- **RECORDS FOR PROCESSING**:
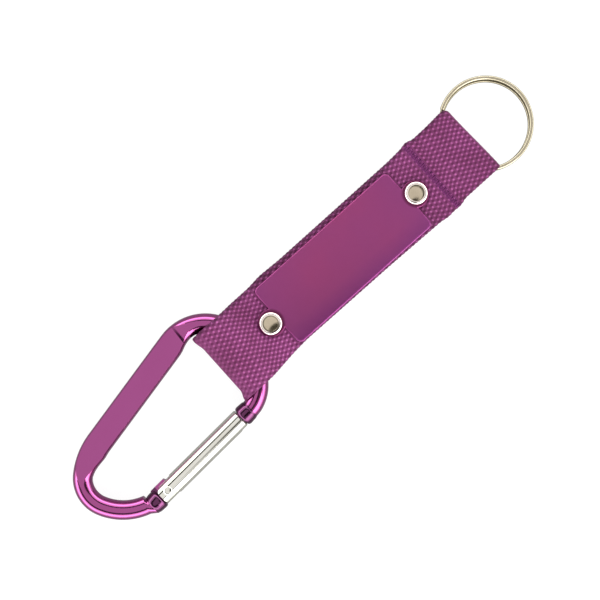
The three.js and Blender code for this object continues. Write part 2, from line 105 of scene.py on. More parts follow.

==

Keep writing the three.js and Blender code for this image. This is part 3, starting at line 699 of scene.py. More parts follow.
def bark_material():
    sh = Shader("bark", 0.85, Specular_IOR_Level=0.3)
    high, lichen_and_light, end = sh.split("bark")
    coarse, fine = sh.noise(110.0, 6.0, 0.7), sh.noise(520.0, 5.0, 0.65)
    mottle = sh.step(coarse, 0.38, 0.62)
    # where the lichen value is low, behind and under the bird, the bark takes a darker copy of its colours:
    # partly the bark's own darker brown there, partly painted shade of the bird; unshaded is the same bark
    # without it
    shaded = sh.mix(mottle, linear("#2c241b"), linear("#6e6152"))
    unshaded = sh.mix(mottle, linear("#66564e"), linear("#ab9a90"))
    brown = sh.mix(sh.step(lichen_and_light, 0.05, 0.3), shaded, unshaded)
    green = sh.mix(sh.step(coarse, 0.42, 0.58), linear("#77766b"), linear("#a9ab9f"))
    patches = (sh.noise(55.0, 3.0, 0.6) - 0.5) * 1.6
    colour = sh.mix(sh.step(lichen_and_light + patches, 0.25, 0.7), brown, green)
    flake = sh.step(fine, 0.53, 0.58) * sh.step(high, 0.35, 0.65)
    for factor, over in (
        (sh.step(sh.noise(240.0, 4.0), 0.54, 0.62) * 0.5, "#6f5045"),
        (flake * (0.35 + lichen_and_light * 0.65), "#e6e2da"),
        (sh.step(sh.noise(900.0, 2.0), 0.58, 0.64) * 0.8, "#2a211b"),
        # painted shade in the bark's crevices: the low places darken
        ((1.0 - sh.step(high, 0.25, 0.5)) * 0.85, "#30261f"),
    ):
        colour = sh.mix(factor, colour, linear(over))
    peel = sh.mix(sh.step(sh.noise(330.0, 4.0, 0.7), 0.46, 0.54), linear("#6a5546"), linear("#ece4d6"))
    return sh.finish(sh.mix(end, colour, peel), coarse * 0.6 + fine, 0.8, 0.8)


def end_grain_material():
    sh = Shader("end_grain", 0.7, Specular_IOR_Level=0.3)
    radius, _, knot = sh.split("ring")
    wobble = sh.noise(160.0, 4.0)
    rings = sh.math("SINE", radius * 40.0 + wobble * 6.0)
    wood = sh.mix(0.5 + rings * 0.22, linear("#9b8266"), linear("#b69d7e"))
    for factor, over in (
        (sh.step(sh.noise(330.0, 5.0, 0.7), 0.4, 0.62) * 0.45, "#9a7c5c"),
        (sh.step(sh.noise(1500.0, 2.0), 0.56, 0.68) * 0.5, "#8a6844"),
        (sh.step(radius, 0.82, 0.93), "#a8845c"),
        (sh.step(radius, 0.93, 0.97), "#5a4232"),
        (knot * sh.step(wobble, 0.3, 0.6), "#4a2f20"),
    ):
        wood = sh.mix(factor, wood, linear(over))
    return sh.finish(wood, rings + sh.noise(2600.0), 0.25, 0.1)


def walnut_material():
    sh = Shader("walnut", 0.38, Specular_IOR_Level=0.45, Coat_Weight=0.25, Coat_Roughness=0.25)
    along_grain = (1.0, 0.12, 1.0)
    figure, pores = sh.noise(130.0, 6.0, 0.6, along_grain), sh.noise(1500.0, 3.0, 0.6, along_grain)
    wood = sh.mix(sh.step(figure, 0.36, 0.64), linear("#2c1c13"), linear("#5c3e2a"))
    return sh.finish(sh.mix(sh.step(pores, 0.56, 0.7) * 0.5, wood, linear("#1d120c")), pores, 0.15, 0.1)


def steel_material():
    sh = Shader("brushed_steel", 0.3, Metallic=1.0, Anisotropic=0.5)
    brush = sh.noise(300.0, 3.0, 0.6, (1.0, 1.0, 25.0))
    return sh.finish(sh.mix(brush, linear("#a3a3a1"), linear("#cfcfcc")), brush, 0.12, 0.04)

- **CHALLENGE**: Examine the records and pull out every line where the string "scene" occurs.

- **OUTPUT BELOW**:
The three.js and Blender code for this object continues. Write part 2, from line 105 of scene.py on. More parts follow.
Keep writing the three.js and Blender code for this image. This is part 3, starting at line 699 of scene.py. More parts follow.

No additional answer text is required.